If we want to show up for our colleagues, we need to consciously think about our day-to-day role in the spaces we inhabit at work. Allies prioritise both listening and inviting people into the conversation. This means being aware of when your voice - or others in the room - are dominating, at the expense of including everyone who might have valuable insight to share. 

It can be challenging to take a step back and observe these patterns of behaviour, so if you’re unsure, you could experiment with using a platform such as Butter, which allows you to track how much time each participant in a meeting spends talking. The aim of a tool like this is not to get to a place where everyone takes up the same amount of space; this should vary based on both the topics being discussed and people’s natural communication preferences. Rather, it’s one tool you can experiment with to uncover blind spots and start a conversation about how you can make meetings you’re a part of more accessible.

If you know you have a tendency to speak up frequently, one tongue in cheek but nonetheless helpful reminder to pass the mic is the WAIT acronym - why am I talking? 

This question is also a helpful one to reflect on when it comes to the distinction between speaking for and speaking with. Allyship can become performative when we learn the language of social justice but don’t actually take action to transfer the power that comes with our privilege. 

Allies WAIT and see

According to Abi Adamson, Founder of The Diversity Partnership “being an ally is not some superhero cape that you put on to go off and save people - it’s not about saving people at all. It’s really about being able to say as a man, or as someone who is able-bodied, or as somebody who is straight or white, I can navigate certain spaces a lot easier than others who do not fall into this identity bracket.” 

For example - say you’re part of the team that organises offsites within your organisation and want to ensure the venues and activities you choose work for teammates with disabilities. Raising the issue is a start - but it’s important to take tangible next steps that involve platforming and addressing the actual needs of your colleagues. Your role as an ally could then be to ensure that recommendations surfaced from your disabled colleagues are actually taken into account when planning the schedule - not speaking for them, but standing shoulder to shoulder with them to ensure the offsite is accessible. 

Returning to Abi “being an ally also means understanding that at times, you need to do things that make you feel uncomfortable, things that mean putting your reputation, your social capital, your business capital on the line. There will be times where you might need to give up a seat at the table - one that you’ve worked hard for - in order to let someone else who doesn’t have the same identity privileges you have to rise up.”

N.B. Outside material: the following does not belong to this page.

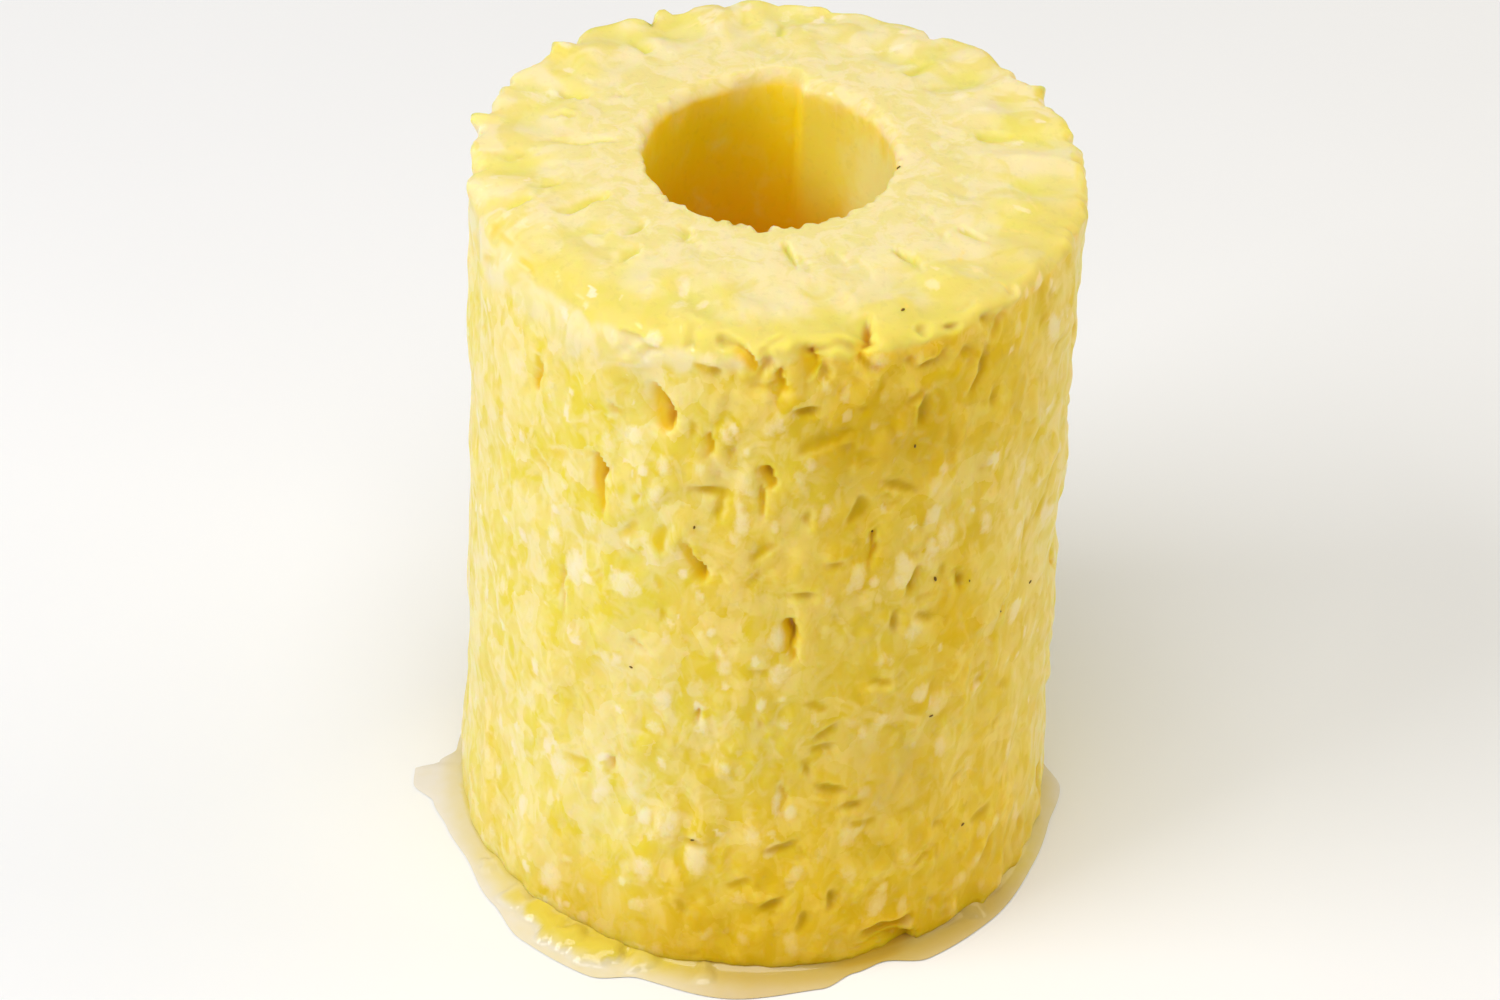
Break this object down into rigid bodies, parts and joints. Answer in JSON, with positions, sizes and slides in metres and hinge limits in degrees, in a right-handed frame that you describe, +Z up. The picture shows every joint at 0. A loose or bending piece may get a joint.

“Allyship is a bit like brushing your teeth or building muscle - you need to build your capacity to see outside of your own experience and ask yourself whose voice needs to be amplified today?”

Allyship means defaulting to transparency

Allyship thrives in organisations that commit to openness and welcome different perspectives. We can all encourage this behaviour by asking our employers to be clear about policies and practices so everyone knows - and can challenge - the ‘rules of the game’.

We can also contribute to a culture of allyship within our organisations by encouraging our leaders and People teams to partner and co-design rather than relying on ‘best practice’. As an example - let’s say your company’s approach to parental leave is woefully out of date.

You could encourage your People team to seek out feedback from both existing parents within the organisation and more broadly to ensure you design for inclusion - not just heteronormativity.

Allyship means defaulting to transparency

If you’re someone who is responsible for designing practices, processes or products then actively seeking feedback can be a tool to increase your impact, leading you to surface unexpected insights and redirect attention to where it’s needed - e.g. with supporting parents back to work after leave - something that’s often overlooked. 

The way you receive feedback also matters - whether it’s in relation to an organisational practice you have influence over, or on your personal behaviour. When issues are surfaced, it can be easy to get defensive and respond from a place of guilt or shame. If you feel these emotions coming up - thank the person for their feedback and take the time to reflect on what you’ve heard before responding. Fear can be a powerful blocker to growth and true allyship. 

Allyship means building collective power

Allyship is always more powerful when you are able to recruit - well, allies. 

One way to do this is by creating a shared language to talk to your team about inclusion. This could be as simple as making a habit of asking things like ‘whose perspective are we missing?’

Leaders also have an important role to play, according to Ally Monk, People Director at Bright Network “if the CEO or your exec team don’t get it - it shows. The more that leadership set the tone for an allyship culture, the better. There’s small things they can do - all of our C-levels at Bright have their pronouns in their zoom names for example. But it’s about making sure leaders champion allyship across the organisation and ensure it’s embedded in key processes - from recruitment to manager training.”

If you’re part of processes that are prone to bias, such as hiring - you can help embed a culture of allyship. Try talking with the others on your hiring team about the biases you’re each personally prone to (e.g. leaning towards candidates with a similar academic background) or sharing resources on the types of bias that commonly show up during recruitment. Then commit to holding one another accountable when they do, inevitably, show up. 

Working in partnership with others in this way to build inclusive norms will, over time, lessen the barriers to ‘calling in’ with compassion. If allyship truly feels like everyone’s responsibility, then it becomes normal to gently remind people to open the circle within a team discussion or to use the correct pronouns, thereby reducing the feelings of guilt and shame that can come up when we (inevitably, because we’re human) say or do the wrong thing. 

The less these small moments of inclusion feel like a big deal, the more we focus on contributing to a culture of belonging, rather than centering either ourselves, or putting individuals impacted by harms like microaggressions in the spotlight in a way that exacerbates pain. 

Bringing it all together

It’s easy to feel powerless within our organisations, but the truth is, we are all capable of  building safety for others. A sense of belonging is felt and experienced when people’s individual needs are considered and their voices are heard. 

Building a culture of allyship is something that happens over time. When multiple people across your organisation stop asking the question ‘what can I do to build a more inclusive culture?’ and get on and do it. 

So what are you waiting for? We have work to do.